Nature and Nurture

2 min read

I guess that I have been sensitive to “Father deficit” stories all my life.

This sensitivity has been heightened since writing my book on fatherlessness Good Bad No Dad?

Yesterday’s Desert Island Discs featured Dwanye Fields, the Jamaican explorer, who since 2024 is the UK’s Chief Scout. His mother was unable to cope with looking after him so he was brought up by his great grandmother. His father, who was not involved in his early life, lived very near Dwayne’s great grandmother and would ride past her house each day on his motorbike on the way to work.

The young Dwayne knew that this man was his dad, so he went outside each day to wave when he went past. Yet for all his enthusiastic waving there was no wave, wink or smile from his father in return. Finally, his great grandmother took Dwanye aside and explained that he meant nothing to his father. Dwayne said that something in him died that day.

Speaking about becoming a father himself to five children, Dwanye reflected on the fact that he did not have a role model for being a good father, but he did have one for being a bad father! He decided to take the bad role model and flip it around so that he would act in the opposite way.

One of the nightmares of all fatherless men is that that they will repeat the cycle of their own dysfunctional experience.

Life is about choices. We see this in the tragic story of Cain and Abel. Before the act of fratricide, Cain is graciously confronted by the Lord,

“Then the Lord said to Cain, ‘Why are you angry? Why is your face downcast? If you do what is right, will you not be accepted? But if you do not do what is right, sin is crouching at your door; it desires to have you, but you must rule over it.” (Genesis 4:5–7)

I was reminded of this verse when watching the recent BBC adaptation of William Golding’s novel Lord of the Flies. The main characters of the story all have a father deficit in one way or another. Piggy is an orphan, who has been brought up by his aunt. Jack, like many public-school boys at the time, seems to have parents who are both emotionally and geographically distant.

Piggy, who appears to be the conscience of the group, is a clear but unwelcome voice of order and morality in the face of chaos. Jack, by contrast, displays a cold, cruel streak that appears to be deaf to the voice of conscience and unable to show compassion.

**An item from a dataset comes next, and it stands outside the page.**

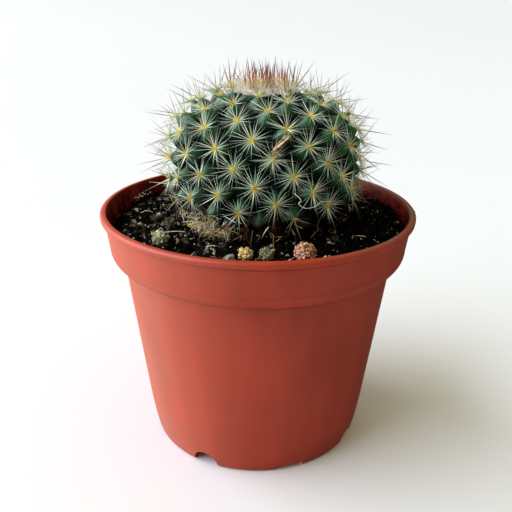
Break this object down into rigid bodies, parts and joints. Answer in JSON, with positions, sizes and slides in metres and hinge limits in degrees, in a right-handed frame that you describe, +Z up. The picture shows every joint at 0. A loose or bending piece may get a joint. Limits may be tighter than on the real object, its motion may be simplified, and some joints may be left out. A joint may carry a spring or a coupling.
{
  "type": "potted round cactus",
  "caption": "Small globular pincushion cactus with spined tubercles, standing in a soil-filled tapering plastic nursery pot with a lipped collar and notched foot.",
  "frame": {"origin": "on the ground under the middle of the pot", "axes": "+Z up along the pot's axis; the plant's best side faces -Y"},
  "size_m": [0.085, 0.085, 0.1065],
  "materials": {
    "pot_plastic": "satin terracotta-coloured moulding",
    "soil": "damp peat with fine pale grit",
    "plant_skin": "waxy blue-green skin with pale spines",
    "dry_petals": "withered and matt",
    "clay": "rough fired clay",
    "clod_moss": "crumbly with a pale mossy film",
    "clod_ochre": "crumbly",
    "clod_grey": "crumbly"
  },
  "bodies": {
    "root": {"pot": "pot_plastic", "soil": "soil", "cactus": "plant_skin", "dried_flower": "dry_petals", "clay_pebble": "clay", "mossy_clod": "clod_moss", "olive_clod": "clod_moss", "left_clod": "clod_moss", "ochre_clod": "clod_ochre", "grey_clod": "clod_grey"}
  },
  "joints": []
}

Preachers need to recognise that people can be shaped by their backgrounds, but also provide the hope that a person does not need to be inevitably imprisoned by that background. The words of the Lord to Cain are amplified in the gospel words of Isaian 55:6–7:

“Seek the Lord while he may be found; call on him while he is near.
Let the wicked forsake their ways and the unrighteous their thoughts.
Let them turn to the Lord, and he will have mercy on them, and to our God, for he will freely pardon.”